Decididamente, esta es una época enrevesada. Por eso el periodismo se confunde a menudo con el espectáculo y la credibilidad se disfraza de «me gusta». Esto que voy a compartir igual ha sido un espejismo porque ya sé que el verano y las vacaciones tienen algo de irreal; pero la experiencia de abstraerse durante unas semanas del ruido de la brega política y la bronca multidisciplinar --España, incluida Cataluña, es desde hace años un gigantesco ring de boxeo--, permiten pensar que otro mundo y sobre todo otra vida son posibles. Y analizar qué parte de responsabilidad tenemos cada uno en este dislate: como propagadores o como consumidores de la droga tóxica que conforman la crispación, el malhumor y también el sectarismo. Parece que mole estar encabronados. Motivos los hay, sin duda, pero convertirlo en deporte nacional es lo que huele a epidemia.

Por eso me ha llamado la atención que mi desconexión del heavy metal (seudo) informativo no haya sido fruto de un plan establecido, sino pura inercia. Un ejercicio de supervivencia. Nunca llegué a plantearme: «Voy a dejar de comprar periódicos (sí, yo los sigo comprando, me encanta el papel...), no voy a escuchar ningún boletín de noticias y voy a pasar de la tele y los digitales». Simplemente no sentí ninguna necesidad de hacerlo. Y tampoco hizo falta marcharse de ermitaño a la cima de una montaña o hacerse a la mar en un barco velero.
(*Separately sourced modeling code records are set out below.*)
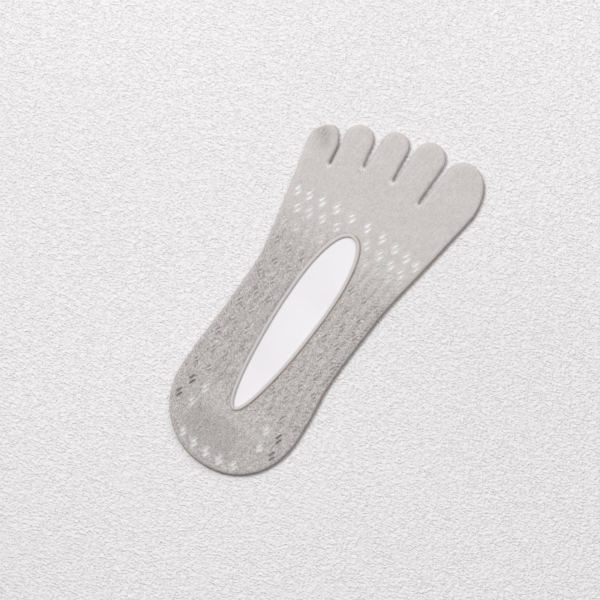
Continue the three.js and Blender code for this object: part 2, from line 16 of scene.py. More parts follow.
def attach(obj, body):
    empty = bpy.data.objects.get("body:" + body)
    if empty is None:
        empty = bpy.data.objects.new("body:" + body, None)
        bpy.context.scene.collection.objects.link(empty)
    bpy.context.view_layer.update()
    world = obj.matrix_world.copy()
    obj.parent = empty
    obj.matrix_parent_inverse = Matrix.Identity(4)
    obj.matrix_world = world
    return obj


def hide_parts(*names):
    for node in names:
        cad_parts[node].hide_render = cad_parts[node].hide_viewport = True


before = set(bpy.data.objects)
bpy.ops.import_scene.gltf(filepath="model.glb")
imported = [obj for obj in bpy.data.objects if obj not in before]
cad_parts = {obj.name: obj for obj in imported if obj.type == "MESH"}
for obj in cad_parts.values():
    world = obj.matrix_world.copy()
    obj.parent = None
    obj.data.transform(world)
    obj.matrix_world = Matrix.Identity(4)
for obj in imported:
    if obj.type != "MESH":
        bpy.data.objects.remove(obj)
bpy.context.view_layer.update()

# Where the foot's axis and the back of the heel lie in the frame, in millimetres
AXIS_X = 4.72
HEEL_Y = -110.0

# How far the picture is turned against the sock
PICTURE_TURN = math.radians(35)

# The sock as it lies flat. Its rim is round over RIM_REACH and widest at the height RIM_MIDDLE.
SOCK_LENGTH = 220.0
HEEL_WIDTH = 76.5
HEEL_DEPTH = 39.9
WAIST_WIDTH = 72.5
BALL_WIDTH = 94.0
TOE_GAP = 1.5
RIM_REACH = 3.0
KNIT_WALL = 0.55
KNIT_TOP = 4.25
KNIT_LOWEST = 3.92
RIM_MIDDLE = 2.3

# The card inside it
CARD_BOTTOM = 1.4
CARD_TOP = 3.35
CARD_INSET = 1.4
CARD_EDGE = 0.28
CARD_STEP = 0.9
CARD_SPACING = 6

# At the little toe, which starts on this side of x, the card ends short of the crease
CARD_TOE_SIDE = -36
CARD_SHORT = 4.4
CARD_PULL = 0.98

# The mouth and its edging
MOUTH_LENGTH = 113.0
MOUTH_WIDTH = 22.4
MOUTH_SETBACK = 36.0
MOUTH_WIDEST = 0.643
MOUTH_CENTRE = -0.0365 * WAIST_WIDTH
MOUTH_FRONT_POWER = 2.2
MOUTH_BACK_POWER = 1.75
EDGING_WIDTH = 2.2
ROLL_WIDTH = 1.9
EDGING_LOW = 3.6
EDGING_HIGH = 5.0

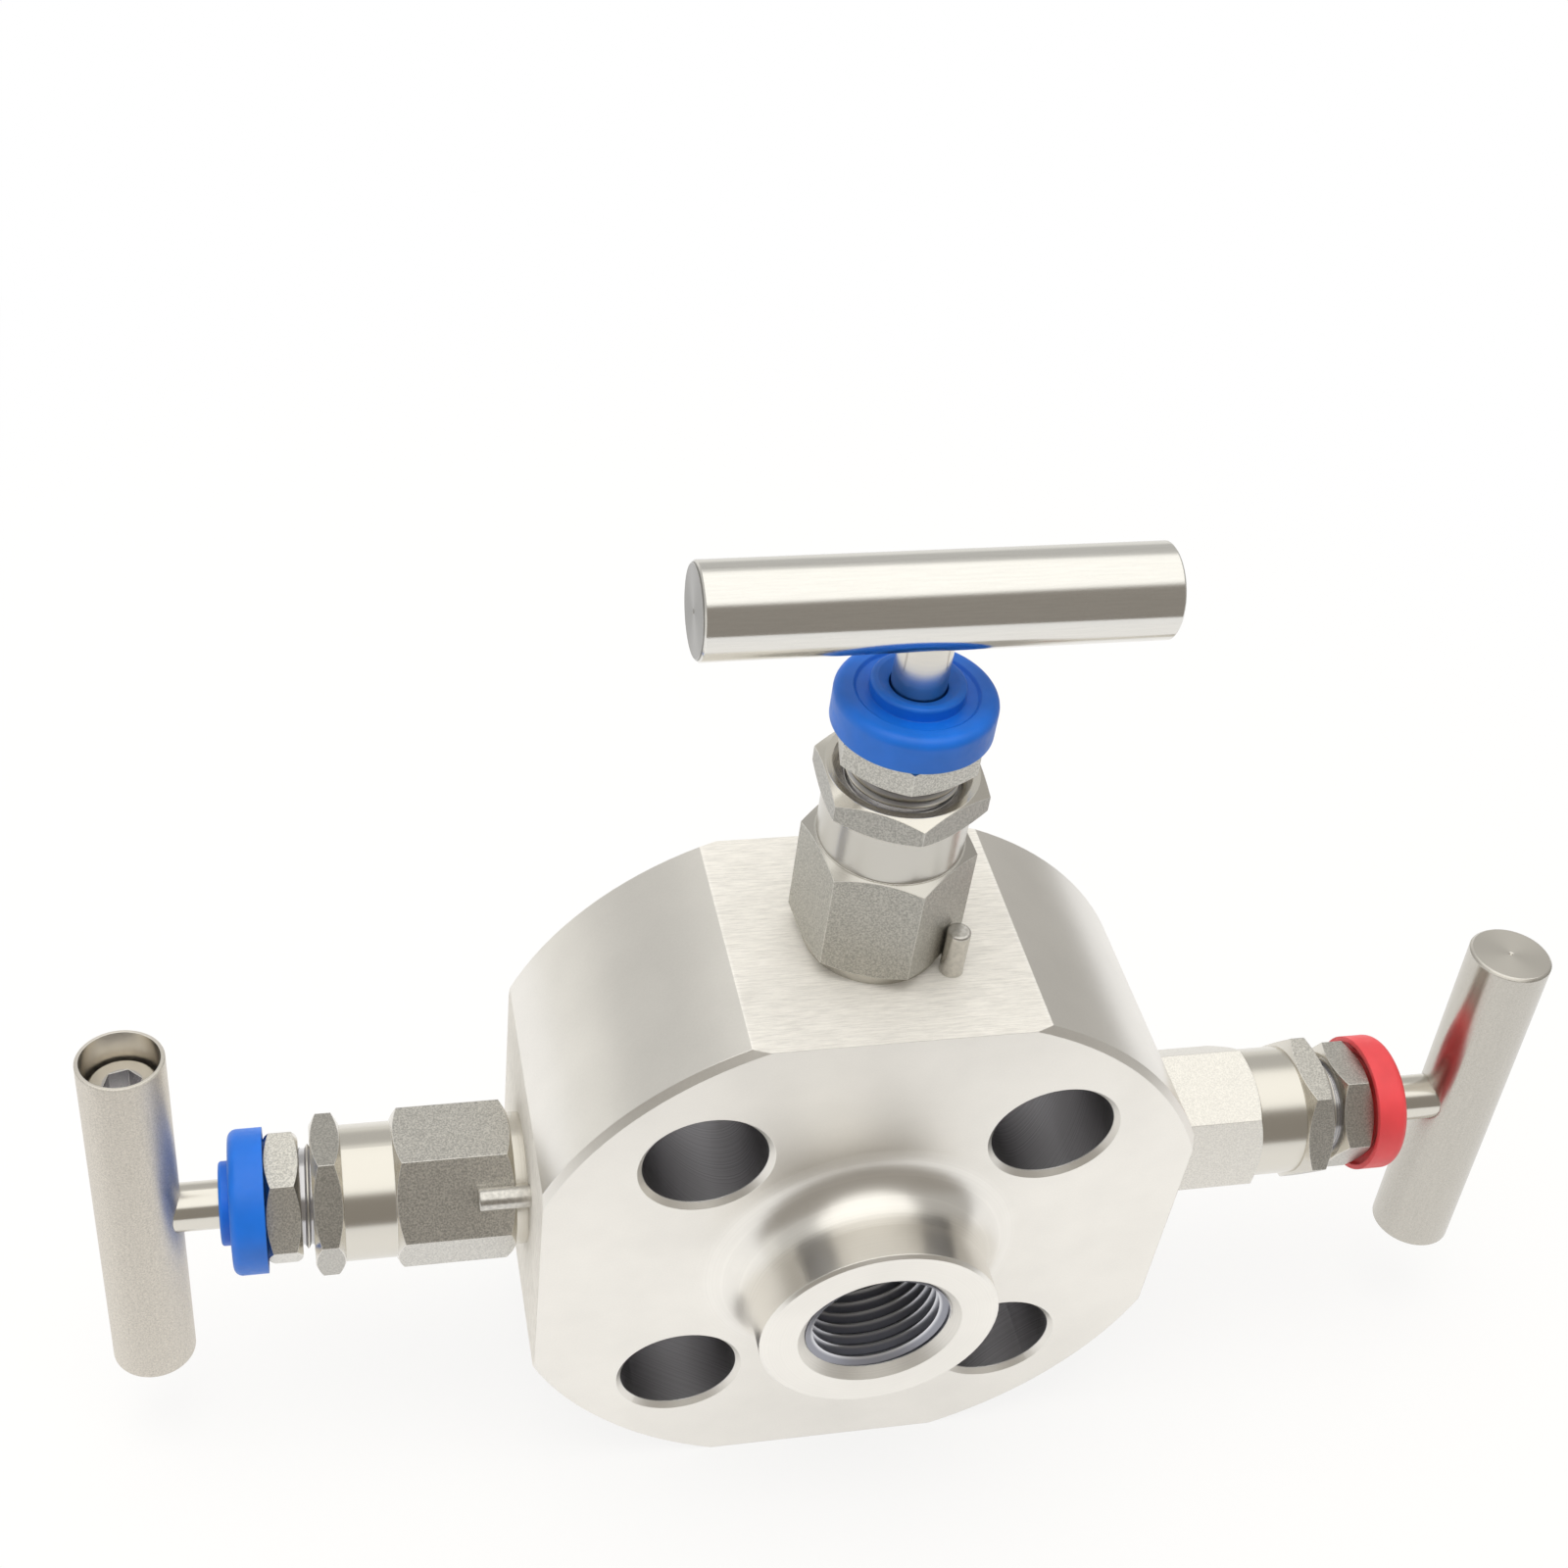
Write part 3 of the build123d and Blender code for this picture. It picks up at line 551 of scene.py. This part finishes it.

No se trata de desconectar del mundo. Pero esa sensación de alivio obliga a preguntarse por qué el resto del tiempo damos vueltas a la rueda del barullo como hámsters, pensando que avanzamos cuando, lógicamente, no vamos a ninguna parte. Supongo que cualquier experto en salud mental sacaría conclusiones; porque ignoro si existen píldoras, vacunas o tratamientos contra la dependencia de la tensión, el frenesí, la prisa y la mala hostia que nos chutamos --o nos chutan-- a diario en vena. Pero yo he descubierto en este verano tan raro, con la resaca de una pandemia y mucho futuro por escribir, que si chapoteamos en aguas pestilentes después no podemos quejarnos de que la ropa huela mal.